### EXERCISE PROMPT:
Repeat the material exactly, every line of it.

# # # #

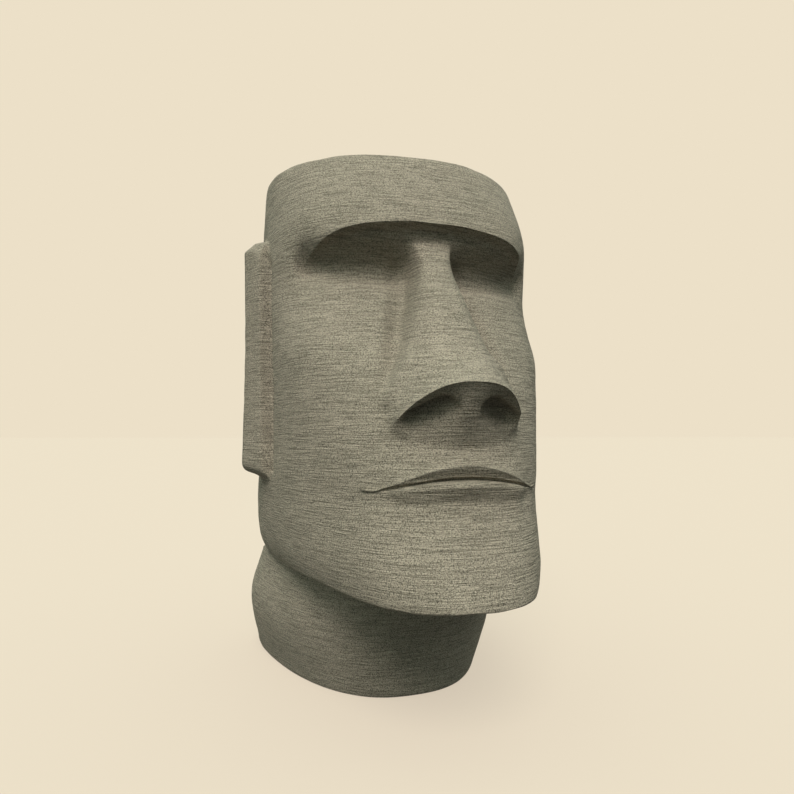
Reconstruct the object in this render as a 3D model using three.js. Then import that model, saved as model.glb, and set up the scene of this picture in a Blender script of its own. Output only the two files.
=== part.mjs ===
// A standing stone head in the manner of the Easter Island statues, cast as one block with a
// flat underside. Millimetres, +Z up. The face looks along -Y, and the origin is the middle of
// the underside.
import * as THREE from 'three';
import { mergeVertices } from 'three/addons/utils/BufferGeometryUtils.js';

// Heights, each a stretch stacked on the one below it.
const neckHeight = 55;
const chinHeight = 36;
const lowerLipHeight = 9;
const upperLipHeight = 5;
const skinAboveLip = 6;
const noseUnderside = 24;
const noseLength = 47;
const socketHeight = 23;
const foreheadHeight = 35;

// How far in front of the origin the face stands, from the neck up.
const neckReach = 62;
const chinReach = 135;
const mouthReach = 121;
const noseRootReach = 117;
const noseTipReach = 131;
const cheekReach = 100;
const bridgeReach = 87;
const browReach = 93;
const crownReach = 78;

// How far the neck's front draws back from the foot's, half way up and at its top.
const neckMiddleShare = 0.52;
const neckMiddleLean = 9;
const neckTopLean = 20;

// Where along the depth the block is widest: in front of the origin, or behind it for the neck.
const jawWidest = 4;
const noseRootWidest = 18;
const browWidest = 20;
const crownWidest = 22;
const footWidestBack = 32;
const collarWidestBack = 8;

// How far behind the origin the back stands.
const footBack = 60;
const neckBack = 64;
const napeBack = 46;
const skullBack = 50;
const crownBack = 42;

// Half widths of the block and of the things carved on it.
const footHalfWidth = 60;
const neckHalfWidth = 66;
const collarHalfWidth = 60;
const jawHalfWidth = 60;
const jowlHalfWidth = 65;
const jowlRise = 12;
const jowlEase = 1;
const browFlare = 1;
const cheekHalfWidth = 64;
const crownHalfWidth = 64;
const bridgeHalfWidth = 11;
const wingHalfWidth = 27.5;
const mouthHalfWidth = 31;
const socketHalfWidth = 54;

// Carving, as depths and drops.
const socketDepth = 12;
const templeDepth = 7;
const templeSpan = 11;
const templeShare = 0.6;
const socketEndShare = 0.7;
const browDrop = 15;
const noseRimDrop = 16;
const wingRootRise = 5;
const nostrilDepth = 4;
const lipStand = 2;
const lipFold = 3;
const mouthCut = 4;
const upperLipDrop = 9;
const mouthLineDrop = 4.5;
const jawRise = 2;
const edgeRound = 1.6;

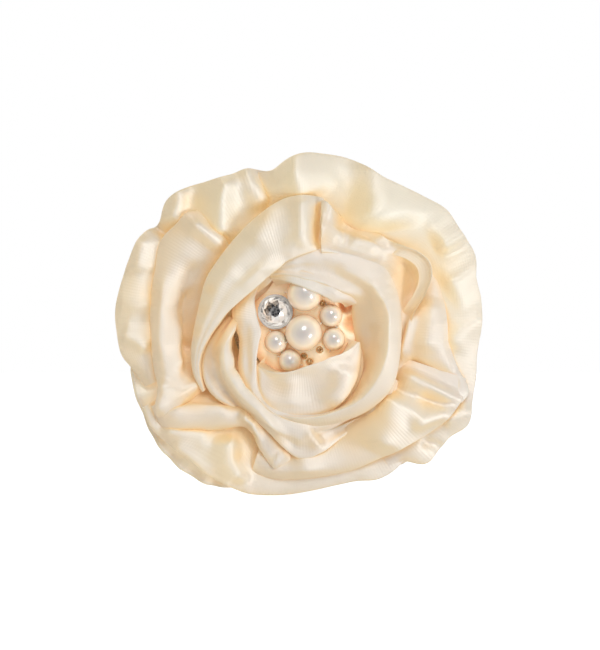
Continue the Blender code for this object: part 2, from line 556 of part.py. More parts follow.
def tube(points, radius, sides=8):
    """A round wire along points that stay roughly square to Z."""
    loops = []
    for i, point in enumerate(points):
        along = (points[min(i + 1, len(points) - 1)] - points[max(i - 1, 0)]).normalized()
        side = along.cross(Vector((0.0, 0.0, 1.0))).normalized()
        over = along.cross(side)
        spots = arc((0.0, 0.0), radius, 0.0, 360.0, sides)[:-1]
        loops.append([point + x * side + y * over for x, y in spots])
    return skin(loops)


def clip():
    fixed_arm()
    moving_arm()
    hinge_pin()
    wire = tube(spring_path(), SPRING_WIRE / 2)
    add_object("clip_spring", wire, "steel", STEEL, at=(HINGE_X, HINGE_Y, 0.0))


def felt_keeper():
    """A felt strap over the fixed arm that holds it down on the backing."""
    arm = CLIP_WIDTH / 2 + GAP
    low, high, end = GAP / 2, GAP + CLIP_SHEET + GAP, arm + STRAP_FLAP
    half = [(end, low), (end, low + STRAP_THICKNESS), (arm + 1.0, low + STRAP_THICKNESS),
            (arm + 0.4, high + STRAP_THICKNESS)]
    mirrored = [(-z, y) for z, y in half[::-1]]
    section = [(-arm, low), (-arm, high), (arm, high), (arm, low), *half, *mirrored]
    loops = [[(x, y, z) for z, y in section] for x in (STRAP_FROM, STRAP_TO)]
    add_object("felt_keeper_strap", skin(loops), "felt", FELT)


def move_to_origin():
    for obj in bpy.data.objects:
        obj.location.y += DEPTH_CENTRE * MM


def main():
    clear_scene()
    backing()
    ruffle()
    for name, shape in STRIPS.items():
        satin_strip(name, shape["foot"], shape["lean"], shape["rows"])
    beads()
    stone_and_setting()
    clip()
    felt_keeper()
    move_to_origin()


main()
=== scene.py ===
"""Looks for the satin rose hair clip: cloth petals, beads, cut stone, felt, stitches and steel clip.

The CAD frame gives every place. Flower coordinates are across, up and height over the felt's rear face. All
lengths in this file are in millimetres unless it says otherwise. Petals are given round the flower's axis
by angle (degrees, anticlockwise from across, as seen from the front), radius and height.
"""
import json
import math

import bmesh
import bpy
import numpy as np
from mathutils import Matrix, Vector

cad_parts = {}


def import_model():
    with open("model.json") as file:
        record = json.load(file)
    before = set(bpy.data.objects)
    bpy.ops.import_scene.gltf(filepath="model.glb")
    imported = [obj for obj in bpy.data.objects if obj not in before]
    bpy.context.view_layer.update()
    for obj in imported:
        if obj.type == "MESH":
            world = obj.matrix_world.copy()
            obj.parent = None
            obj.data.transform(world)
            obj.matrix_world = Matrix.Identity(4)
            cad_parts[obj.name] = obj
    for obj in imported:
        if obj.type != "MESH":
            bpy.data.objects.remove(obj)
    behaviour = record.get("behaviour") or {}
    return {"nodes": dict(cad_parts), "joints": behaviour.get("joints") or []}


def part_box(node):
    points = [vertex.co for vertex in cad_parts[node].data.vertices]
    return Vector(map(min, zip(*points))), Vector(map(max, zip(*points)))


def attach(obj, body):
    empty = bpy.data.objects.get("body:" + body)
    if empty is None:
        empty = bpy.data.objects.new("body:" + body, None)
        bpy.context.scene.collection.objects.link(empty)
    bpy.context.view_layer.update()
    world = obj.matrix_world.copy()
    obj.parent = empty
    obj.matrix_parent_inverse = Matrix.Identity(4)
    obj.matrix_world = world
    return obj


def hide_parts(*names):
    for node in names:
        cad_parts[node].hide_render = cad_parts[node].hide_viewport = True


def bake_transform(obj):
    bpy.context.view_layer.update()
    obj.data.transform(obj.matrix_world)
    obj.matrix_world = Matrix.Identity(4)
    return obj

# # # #

### FINAL ANSWER:
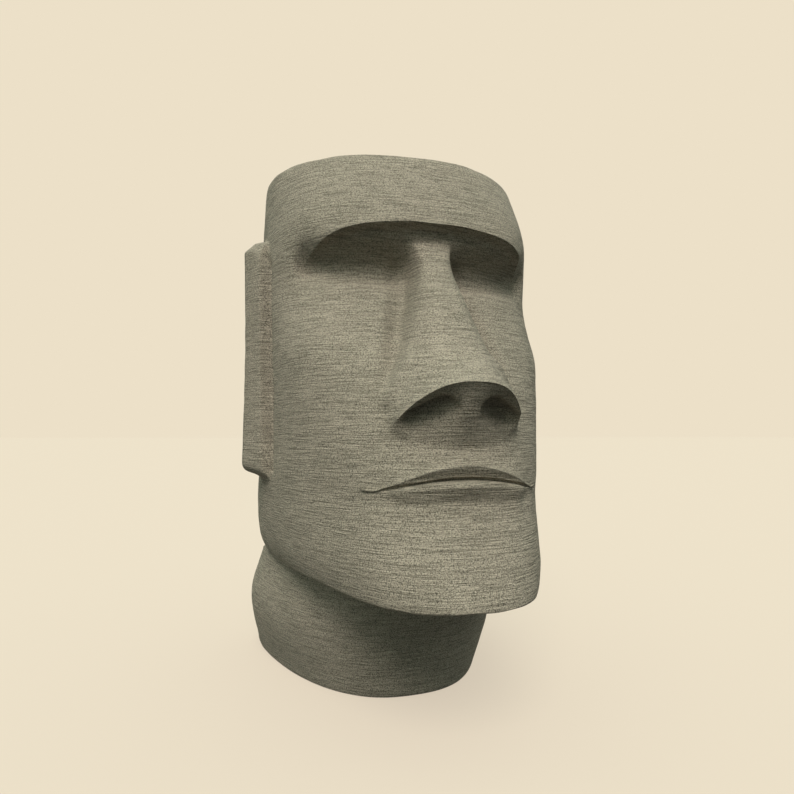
Reconstruct the object in this render as a 3D model using three.js. Then import that model, saved as model.glb, and set up the scene of this picture in a Blender script of its own. Output only the two files.
=== part.mjs ===
// A standing stone head in the manner of the Easter Island statues, cast as one block with a
// flat underside. Millimetres, +Z up. The face looks along -Y, and the origin is the middle of
// the underside.
import * as THREE from 'three';
import { mergeVertices } from 'three/addons/utils/BufferGeometryUtils.js';

// Heights, each a stretch stacked on the one below it.
const neckHeight = 55;
const chinHeight = 36;
const lowerLipHeight = 9;
const upperLipHeight = 5;
const skinAboveLip = 6;
const noseUnderside = 24;
const noseLength = 47;
const socketHeight = 23;
const foreheadHeight = 35;

// How far in front of the origin the face stands, from the neck up.
const neckReach = 62;
const chinReach = 135;
const mouthReach = 121;
const noseRootReach = 117;
const noseTipReach = 131;
const cheekReach = 100;
const bridgeReach = 87;
const browReach = 93;
const crownReach = 78;

// How far the neck's front draws back from the foot's, half way up and at its top.
const neckMiddleShare = 0.52;
const neckMiddleLean = 9;
const neckTopLean = 20;

// Where along the depth the block is widest: in front of the origin, or behind it for the neck.
const jawWidest = 4;
const noseRootWidest = 18;
const browWidest = 20;
const crownWidest = 22;
const footWidestBack = 32;
const collarWidestBack = 8;

// How far behind the origin the back stands.
const footBack = 60;
const neckBack = 64;
const napeBack = 46;
const skullBack = 50;
const crownBack = 42;

// Half widths of the block and of the things carved on it.
const footHalfWidth = 60;
const neckHalfWidth = 66;
const collarHalfWidth = 60;
const jawHalfWidth = 60;
const jowlHalfWidth = 65;
const jowlRise = 12;
const jowlEase = 1;
const browFlare = 1;
const cheekHalfWidth = 64;
const crownHalfWidth = 64;
const bridgeHalfWidth = 11;
const wingHalfWidth = 27.5;
const mouthHalfWidth = 31;
const socketHalfWidth = 54;

// Carving, as depths and drops.
const socketDepth = 12;
const templeDepth = 7;
const templeSpan = 11;
const templeShare = 0.6;
const socketEndShare = 0.7;
const browDrop = 15;
const noseRimDrop = 16;
const wingRootRise = 5;
const nostrilDepth = 4;
const lipStand = 2;
const lipFold = 3;
const mouthCut = 4;
const upperLipDrop = 9;
const mouthLineDrop = 4.5;
const jawRise = 2;
const edgeRound = 1.6;

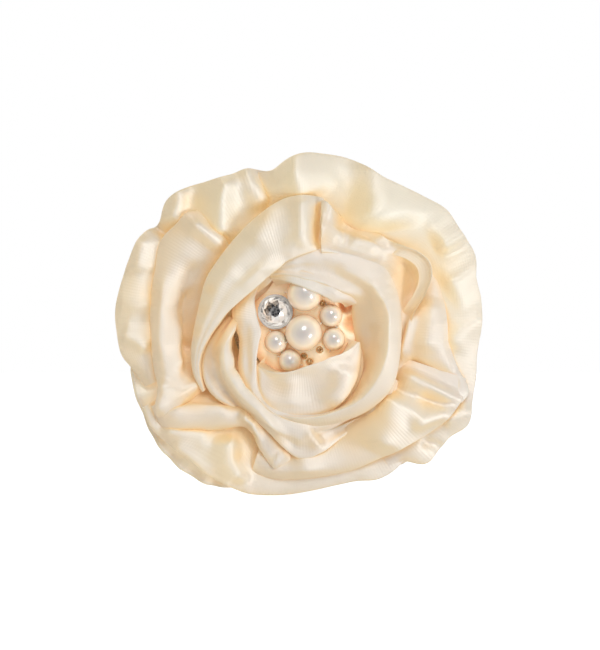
Continue the Blender code for this object: part 2, from line 556 of part.py. More parts follow.
def tube(points, radius, sides=8):
    """A round wire along points that stay roughly square to Z."""
    loops = []
    for i, point in enumerate(points):
        along = (points[min(i + 1, len(points) - 1)] - points[max(i - 1, 0)]).normalized()
        side = along.cross(Vector((0.0, 0.0, 1.0))).normalized()
        over = along.cross(side)
        spots = arc((0.0, 0.0), radius, 0.0, 360.0, sides)[:-1]
        loops.append([point + x * side + y * over for x, y in spots])
    return skin(loops)


def clip():
    fixed_arm()
    moving_arm()
    hinge_pin()
    wire = tube(spring_path(), SPRING_WIRE / 2)
    add_object("clip_spring", wire, "steel", STEEL, at=(HINGE_X, HINGE_Y, 0.0))


def felt_keeper():
    """A felt strap over the fixed arm that holds it down on the backing."""
    arm = CLIP_WIDTH / 2 + GAP
    low, high, end = GAP / 2, GAP + CLIP_SHEET + GAP, arm + STRAP_FLAP
    half = [(end, low), (end, low + STRAP_THICKNESS), (arm + 1.0, low + STRAP_THICKNESS),
            (arm + 0.4, high + STRAP_THICKNESS)]
    mirrored = [(-z, y) for z, y in half[::-1]]
    section = [(-arm, low), (-arm, high), (arm, high), (arm, low), *half, *mirrored]
    loops = [[(x, y, z) for z, y in section] for x in (STRAP_FROM, STRAP_TO)]
    add_object("felt_keeper_strap", skin(loops), "felt", FELT)


def move_to_origin():
    for obj in bpy.data.objects:
        obj.location.y += DEPTH_CENTRE * MM


def main():
    clear_scene()
    backing()
    ruffle()
    for name, shape in STRIPS.items():
        satin_strip(name, shape["foot"], shape["lean"], shape["rows"])
    beads()
    stone_and_setting()
    clip()
    felt_keeper()
    move_to_origin()


main()
=== scene.py ===
"""Looks for the satin rose hair clip: cloth petals, beads, cut stone, felt, stitches and steel clip.

The CAD frame gives every place. Flower coordinates are across, up and height over the felt's rear face. All
lengths in this file are in millimetres unless it says otherwise. Petals are given round the flower's axis
by angle (degrees, anticlockwise from across, as seen from the front), radius and height.
"""
import json
import math

import bmesh
import bpy
import numpy as np
from mathutils import Matrix, Vector

cad_parts = {}


def import_model():
    with open("model.json") as file:
        record = json.load(file)
    before = set(bpy.data.objects)
    bpy.ops.import_scene.gltf(filepath="model.glb")
    imported = [obj for obj in bpy.data.objects if obj not in before]
    bpy.context.view_layer.update()
    for obj in imported:
        if obj.type == "MESH":
            world = obj.matrix_world.copy()
            obj.parent = None
            obj.data.transform(world)
            obj.matrix_world = Matrix.Identity(4)
            cad_parts[obj.name] = obj
    for obj in imported:
        if obj.type != "MESH":
            bpy.data.objects.remove(obj)
    behaviour = record.get("behaviour") or {}
    return {"nodes": dict(cad_parts), "joints": behaviour.get("joints") or []}


def part_box(node):
    points = [vertex.co for vertex in cad_parts[node].data.vertices]
    return Vector(map(min, zip(*points))), Vector(map(max, zip(*points)))


def attach(obj, body):
    empty = bpy.data.objects.get("body:" + body)
    if empty is None:
        empty = bpy.data.objects.new("body:" + body, None)
        bpy.context.scene.collection.objects.link(empty)
    bpy.context.view_layer.update()
    world = obj.matrix_world.copy()
    obj.parent = empty
    obj.matrix_parent_inverse = Matrix.Identity(4)
    obj.matrix_world = world
    return obj


def hide_parts(*names):
    for node in names:
        cad_parts[node].hide_render = cad_parts[node].hide_viewport = True


def bake_transform(obj):
    bpy.context.view_layer.update()
    obj.data.transform(obj.matrix_world)
    obj.matrix_world = Matrix.Identity(4)
    return obj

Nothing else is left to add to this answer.